• _Written request_
Please give the listing again in its entirety, exactly as written.

• _Available data_
▽

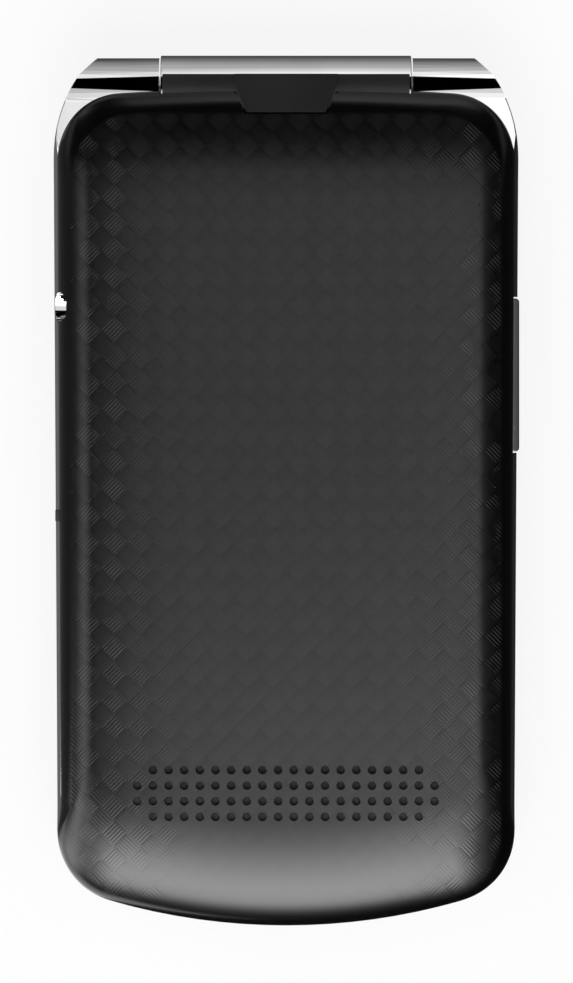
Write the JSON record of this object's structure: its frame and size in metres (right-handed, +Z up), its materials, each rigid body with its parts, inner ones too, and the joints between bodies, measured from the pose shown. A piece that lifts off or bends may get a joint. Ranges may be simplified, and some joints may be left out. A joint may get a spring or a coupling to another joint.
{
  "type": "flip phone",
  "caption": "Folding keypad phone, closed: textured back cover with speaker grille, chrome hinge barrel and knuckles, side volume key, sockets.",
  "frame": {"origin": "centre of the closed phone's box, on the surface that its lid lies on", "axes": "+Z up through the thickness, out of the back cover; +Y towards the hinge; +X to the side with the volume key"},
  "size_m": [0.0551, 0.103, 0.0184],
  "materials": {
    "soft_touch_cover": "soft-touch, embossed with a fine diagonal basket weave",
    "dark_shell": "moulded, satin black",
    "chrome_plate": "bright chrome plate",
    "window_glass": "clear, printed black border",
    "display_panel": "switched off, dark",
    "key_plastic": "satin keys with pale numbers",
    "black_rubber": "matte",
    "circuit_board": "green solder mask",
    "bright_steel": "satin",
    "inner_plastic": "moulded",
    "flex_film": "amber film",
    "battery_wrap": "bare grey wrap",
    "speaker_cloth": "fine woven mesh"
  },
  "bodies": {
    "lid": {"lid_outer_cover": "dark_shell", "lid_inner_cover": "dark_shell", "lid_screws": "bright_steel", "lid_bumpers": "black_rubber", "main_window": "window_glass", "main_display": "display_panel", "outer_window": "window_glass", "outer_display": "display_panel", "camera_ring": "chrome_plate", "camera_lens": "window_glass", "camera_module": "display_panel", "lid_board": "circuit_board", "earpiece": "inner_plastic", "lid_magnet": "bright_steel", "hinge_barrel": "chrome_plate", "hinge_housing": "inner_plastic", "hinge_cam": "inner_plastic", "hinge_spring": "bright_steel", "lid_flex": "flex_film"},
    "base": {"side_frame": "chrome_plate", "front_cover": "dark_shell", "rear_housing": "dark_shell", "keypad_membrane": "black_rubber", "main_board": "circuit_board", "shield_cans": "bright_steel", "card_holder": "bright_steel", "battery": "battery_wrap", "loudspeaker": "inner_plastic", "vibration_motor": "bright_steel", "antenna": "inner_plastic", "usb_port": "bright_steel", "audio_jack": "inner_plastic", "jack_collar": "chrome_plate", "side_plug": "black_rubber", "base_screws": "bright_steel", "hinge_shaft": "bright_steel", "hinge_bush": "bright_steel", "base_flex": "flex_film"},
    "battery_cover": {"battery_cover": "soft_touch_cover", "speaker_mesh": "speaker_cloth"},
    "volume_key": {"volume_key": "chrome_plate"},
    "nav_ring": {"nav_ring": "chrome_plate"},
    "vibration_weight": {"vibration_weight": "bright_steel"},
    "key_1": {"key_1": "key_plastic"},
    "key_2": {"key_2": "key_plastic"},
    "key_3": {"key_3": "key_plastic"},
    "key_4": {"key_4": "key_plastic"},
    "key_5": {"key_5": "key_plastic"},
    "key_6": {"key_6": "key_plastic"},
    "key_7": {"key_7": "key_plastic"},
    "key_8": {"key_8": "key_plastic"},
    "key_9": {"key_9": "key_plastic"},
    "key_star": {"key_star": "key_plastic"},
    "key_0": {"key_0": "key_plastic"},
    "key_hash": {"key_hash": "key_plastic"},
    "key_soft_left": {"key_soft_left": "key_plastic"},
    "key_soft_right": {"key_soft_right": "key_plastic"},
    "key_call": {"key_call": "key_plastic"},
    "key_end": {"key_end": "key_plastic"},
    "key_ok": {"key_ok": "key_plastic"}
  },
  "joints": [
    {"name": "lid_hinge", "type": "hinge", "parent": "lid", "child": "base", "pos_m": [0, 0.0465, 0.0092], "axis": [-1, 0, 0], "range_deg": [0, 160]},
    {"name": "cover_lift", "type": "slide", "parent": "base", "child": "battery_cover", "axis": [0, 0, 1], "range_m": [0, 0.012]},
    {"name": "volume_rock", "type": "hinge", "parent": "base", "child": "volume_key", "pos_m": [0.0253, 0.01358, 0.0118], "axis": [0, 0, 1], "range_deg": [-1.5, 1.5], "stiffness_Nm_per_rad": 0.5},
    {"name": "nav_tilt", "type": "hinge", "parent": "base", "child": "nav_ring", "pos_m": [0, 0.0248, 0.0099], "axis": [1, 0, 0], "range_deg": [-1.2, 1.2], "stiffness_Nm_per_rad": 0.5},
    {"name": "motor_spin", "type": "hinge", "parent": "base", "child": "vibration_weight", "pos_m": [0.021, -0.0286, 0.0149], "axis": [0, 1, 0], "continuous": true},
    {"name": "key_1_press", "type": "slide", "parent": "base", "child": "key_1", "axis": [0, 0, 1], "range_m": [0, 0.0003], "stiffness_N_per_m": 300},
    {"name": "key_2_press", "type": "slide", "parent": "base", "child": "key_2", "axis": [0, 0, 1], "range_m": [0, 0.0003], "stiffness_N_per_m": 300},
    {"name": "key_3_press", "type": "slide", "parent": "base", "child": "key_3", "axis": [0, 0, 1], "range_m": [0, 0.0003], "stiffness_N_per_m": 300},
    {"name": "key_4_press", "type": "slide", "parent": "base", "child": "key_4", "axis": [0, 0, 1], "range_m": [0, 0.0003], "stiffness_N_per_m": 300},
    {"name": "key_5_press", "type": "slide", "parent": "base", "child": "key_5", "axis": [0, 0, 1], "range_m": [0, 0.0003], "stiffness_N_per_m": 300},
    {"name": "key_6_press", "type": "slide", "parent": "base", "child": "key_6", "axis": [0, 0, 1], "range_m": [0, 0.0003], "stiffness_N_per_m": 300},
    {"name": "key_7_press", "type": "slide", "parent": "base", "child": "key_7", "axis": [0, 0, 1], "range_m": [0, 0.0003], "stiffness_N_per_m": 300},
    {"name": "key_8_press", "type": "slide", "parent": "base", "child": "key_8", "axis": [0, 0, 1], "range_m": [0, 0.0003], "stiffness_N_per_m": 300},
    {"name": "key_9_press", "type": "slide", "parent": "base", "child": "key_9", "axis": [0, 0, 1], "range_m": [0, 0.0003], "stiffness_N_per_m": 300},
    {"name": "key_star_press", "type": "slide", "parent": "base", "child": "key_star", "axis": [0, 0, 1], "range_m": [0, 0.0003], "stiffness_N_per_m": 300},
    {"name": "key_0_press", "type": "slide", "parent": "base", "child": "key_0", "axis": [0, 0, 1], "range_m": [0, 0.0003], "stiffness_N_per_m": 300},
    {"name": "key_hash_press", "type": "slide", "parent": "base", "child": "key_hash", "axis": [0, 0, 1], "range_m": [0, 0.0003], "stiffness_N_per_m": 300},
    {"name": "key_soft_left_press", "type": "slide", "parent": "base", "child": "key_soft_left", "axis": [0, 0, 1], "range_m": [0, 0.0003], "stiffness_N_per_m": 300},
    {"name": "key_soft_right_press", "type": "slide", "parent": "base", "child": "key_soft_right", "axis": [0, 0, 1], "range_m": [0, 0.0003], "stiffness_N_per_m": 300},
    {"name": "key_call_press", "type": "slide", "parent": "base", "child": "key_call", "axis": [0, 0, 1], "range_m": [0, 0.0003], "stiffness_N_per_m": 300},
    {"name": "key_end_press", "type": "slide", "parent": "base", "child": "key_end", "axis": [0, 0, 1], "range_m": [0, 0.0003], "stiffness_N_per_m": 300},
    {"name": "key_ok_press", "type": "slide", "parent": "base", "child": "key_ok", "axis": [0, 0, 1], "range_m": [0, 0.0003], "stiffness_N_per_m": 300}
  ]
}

△

• _Answer to this problem_
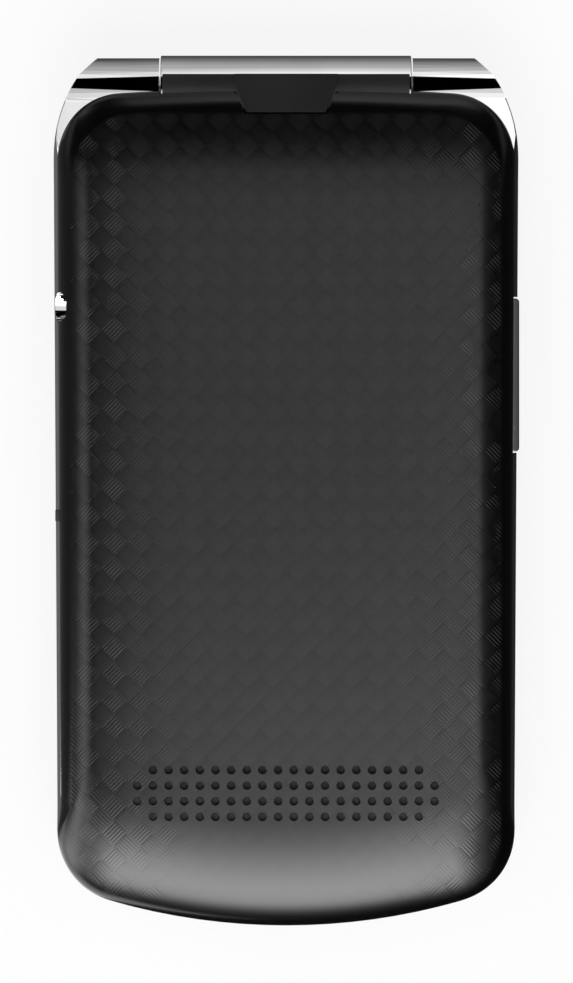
Write the JSON record of this object's structure: its frame and size in metres (right-handed, +Z up), its materials, each rigid body with its parts, inner ones too, and the joints between bodies, measured from the pose shown. A piece that lifts off or bends may get a joint. Ranges may be simplified, and some joints may be left out. A joint may get a spring or a coupling to another joint.
{
  "type": "flip phone",
  "caption": "Folding keypad phone, closed: textured back cover with speaker grille, chrome hinge barrel and knuckles, side volume key, sockets.",
  "frame": {"origin": "centre of the closed phone's box, on the surface that its lid lies on", "axes": "+Z up through the thickness, out of the back cover; +Y towards the hinge; +X to the side with the volume key"},
  "size_m": [0.0551, 0.103, 0.0184],
  "materials": {
    "soft_touch_cover": "soft-touch, embossed with a fine diagonal basket weave",
    "dark_shell": "moulded, satin black",
    "chrome_plate": "bright chrome plate",
    "window_glass": "clear, printed black border",
    "display_panel": "switched off, dark",
    "key_plastic": "satin keys with pale numbers",
    "black_rubber": "matte",
    "circuit_board": "green solder mask",
    "bright_steel": "satin",
    "inner_plastic": "moulded",
    "flex_film": "amber film",
    "battery_wrap": "bare grey wrap",
    "speaker_cloth": "fine woven mesh"
  },
  "bodies": {
    "lid": {"lid_outer_cover": "dark_shell", "lid_inner_cover": "dark_shell", "lid_screws": "bright_steel", "lid_bumpers": "black_rubber", "main_window": "window_glass", "main_display": "display_panel", "outer_window": "window_glass", "outer_display": "display_panel", "camera_ring": "chrome_plate", "camera_lens": "window_glass", "camera_module": "display_panel", "lid_board": "circuit_board", "earpiece": "inner_plastic", "lid_magnet": "bright_steel", "hinge_barrel": "chrome_plate", "hinge_housing": "inner_plastic", "hinge_cam": "inner_plastic", "hinge_spring": "bright_steel", "lid_flex": "flex_film"},
    "base": {"side_frame": "chrome_plate", "front_cover": "dark_shell", "rear_housing": "dark_shell", "keypad_membrane": "black_rubber", "main_board": "circuit_board", "shield_cans": "bright_steel", "card_holder": "bright_steel", "battery": "battery_wrap", "loudspeaker": "inner_plastic", "vibration_motor": "bright_steel", "antenna": "inner_plastic", "usb_port": "bright_steel", "audio_jack": "inner_plastic", "jack_collar": "chrome_plate", "side_plug": "black_rubber", "base_screws": "bright_steel", "hinge_shaft": "bright_steel", "hinge_bush": "bright_steel", "base_flex": "flex_film"},
    "battery_cover": {"battery_cover": "soft_touch_cover", "speaker_mesh": "speaker_cloth"},
    "volume_key": {"volume_key": "chrome_plate"},
    "nav_ring": {"nav_ring": "chrome_plate"},
    "vibration_weight": {"vibration_weight": "bright_steel"},
    "key_1": {"key_1": "key_plastic"},
    "key_2": {"key_2": "key_plastic"},
    "key_3": {"key_3": "key_plastic"},
    "key_4": {"key_4": "key_plastic"},
    "key_5": {"key_5": "key_plastic"},
    "key_6": {"key_6": "key_plastic"},
    "key_7": {"key_7": "key_plastic"},
    "key_8": {"key_8": "key_plastic"},
    "key_9": {"key_9": "key_plastic"},
    "key_star": {"key_star": "key_plastic"},
    "key_0": {"key_0": "key_plastic"},
    "key_hash": {"key_hash": "key_plastic"},
    "key_soft_left": {"key_soft_left": "key_plastic"},
    "key_soft_right": {"key_soft_right": "key_plastic"},
    "key_call": {"key_call": "key_plastic"},
    "key_end": {"key_end": "key_plastic"},
    "key_ok": {"key_ok": "key_plastic"}
  },
  "joints": [
    {"name": "lid_hinge", "type": "hinge", "parent": "lid", "child": "base", "pos_m": [0, 0.0465, 0.0092], "axis": [-1, 0, 0], "range_deg": [0, 160]},
    {"name": "cover_lift", "type": "slide", "parent": "base", "child": "battery_cover", "axis": [0, 0, 1], "range_m": [0, 0.012]},
    {"name": "volume_rock", "type": "hinge", "parent": "base", "child": "volume_key", "pos_m": [0.0253, 0.01358, 0.0118], "axis": [0, 0, 1], "range_deg": [-1.5, 1.5], "stiffness_Nm_per_rad": 0.5},
    {"name": "nav_tilt", "type": "hinge", "parent": "base", "child": "nav_ring", "pos_m": [0, 0.0248, 0.0099], "axis": [1, 0, 0], "range_deg": [-1.2, 1.2], "stiffness_Nm_per_rad": 0.5},
    {"name": "motor_spin", "type": "hinge", "parent": "base", "child": "vibration_weight", "pos_m": [0.021, -0.0286, 0.0149], "axis": [0, 1, 0], "continuous": true},
    {"name": "key_1_press", "type": "slide", "parent": "base", "child": "key_1", "axis": [0, 0, 1], "range_m": [0, 0.0003], "stiffness_N_per_m": 300},
    {"name": "key_2_press", "type": "slide", "parent": "base", "child": "key_2", "axis": [0, 0, 1], "range_m": [0, 0.0003], "stiffness_N_per_m": 300},
    {"name": "key_3_press", "type": "slide", "parent": "base", "child": "key_3", "axis": [0, 0, 1], "range_m": [0, 0.0003], "stiffness_N_per_m": 300},
    {"name": "key_4_press", "type": "slide", "parent": "base", "child": "key_4", "axis": [0, 0, 1], "range_m": [0, 0.0003], "stiffness_N_per_m": 300},
    {"name": "key_5_press", "type": "slide", "parent": "base", "child": "key_5", "axis": [0, 0, 1], "range_m": [0, 0.0003], "stiffness_N_per_m": 300},
    {"name": "key_6_press", "type": "slide", "parent": "base", "child": "key_6", "axis": [0, 0, 1], "range_m": [0, 0.0003], "stiffness_N_per_m": 300},
    {"name": "key_7_press", "type": "slide", "parent": "base", "child": "key_7", "axis": [0, 0, 1], "range_m": [0, 0.0003], "stiffness_N_per_m": 300},
    {"name": "key_8_press", "type": "slide", "parent": "base", "child": "key_8", "axis": [0, 0, 1], "range_m": [0, 0.0003], "stiffness_N_per_m": 300},
    {"name": "key_9_press", "type": "slide", "parent": "base", "child": "key_9", "axis": [0, 0, 1], "range_m": [0, 0.0003], "stiffness_N_per_m": 300},
    {"name": "key_star_press", "type": "slide", "parent": "base", "child": "key_star", "axis": [0, 0, 1], "range_m": [0, 0.0003], "stiffness_N_per_m": 300},
    {"name": "key_0_press", "type": "slide", "parent": "base", "child": "key_0", "axis": [0, 0, 1], "range_m": [0, 0.0003], "stiffness_N_per_m": 300},
    {"name": "key_hash_press", "type": "slide", "parent": "base", "child": "key_hash", "axis": [0, 0, 1], "range_m": [0, 0.0003], "stiffness_N_per_m": 300},
    {"name": "key_soft_left_press", "type": "slide", "parent": "base", "child": "key_soft_left", "axis": [0, 0, 1], "range_m": [0, 0.0003], "stiffness_N_per_m": 300},
    {"name": "key_soft_right_press", "type": "slide", "parent": "base", "child": "key_soft_right", "axis": [0, 0, 1], "range_m": [0, 0.0003], "stiffness_N_per_m": 300},
    {"name": "key_call_press", "type": "slide", "parent": "base", "child": "key_call", "axis": [0, 0, 1], "range_m": [0, 0.0003], "stiffness_N_per_m": 300},
    {"name": "key_end_press", "type": "slide", "parent": "base", "child": "key_end", "axis": [0, 0, 1], "range_m": [0, 0.0003], "stiffness_N_per_m": 300},
    {"name": "key_ok_press", "type": "slide", "parent": "base", "child": "key_ok", "axis": [0, 0, 1], "range_m": [0, 0.0003], "stiffness_N_per_m": 300}
  ]
}